Sanders reacted to Buttigieg and Klobuchar coalescing around Biden by suggesting that the “political establishment is getting nervous” while at a rally on Monday night on Klobuchar’s home turf in Minnesota.

ANALYSIS: Bernie Sanders’ hidden Super Tuesday edge

While calling Biden a “decent guy” and a “friend,” the Vermont senator savaged his former colleague’s record on issues like China trade, bankruptcy laws, NAFTA and the war in Iraq.

But Biden drove home his message that after a turbulent three years of Trump’s administration, Americans are not looking for more disruption that he says would result from a Sanders win.

“My message is people are not looking for revolution. They’re looking for results. I have the most extensive, successful record of getting big things done and big things passed,” Biden said on CNN’s “Anderson Cooper 360.”

But Warren warned that Biden’s pitch was simply about restoring a political order that had spurned working class Americans.

“Nominating someone who wants to restore the world before Donald Trump, when the status quo has been leaving more and more people behind for decades, is a big risk for our party and our country,” Warren said at a rally in Los Angeles on Monday.

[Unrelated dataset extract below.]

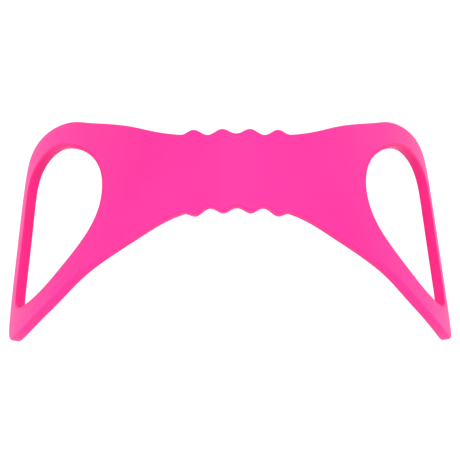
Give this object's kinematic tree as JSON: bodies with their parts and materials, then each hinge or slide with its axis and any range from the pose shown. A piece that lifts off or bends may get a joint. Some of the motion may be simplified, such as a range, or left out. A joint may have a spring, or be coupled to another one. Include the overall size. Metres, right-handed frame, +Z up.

As he waits to see how voters will embrace his campaign after skipping the first four nominating contests, Bloomberg took a shot at Warren, who blasted him in their debate encounters.

“I didn’t realize she’s still in. Is she?” Bloomberg said to CNN’s Cristina Alesci. Asked how he expected to perform on Tuesday night, he added, “I think we are going to do very well — looking forward to it.”

This is a breaking story and will be updated.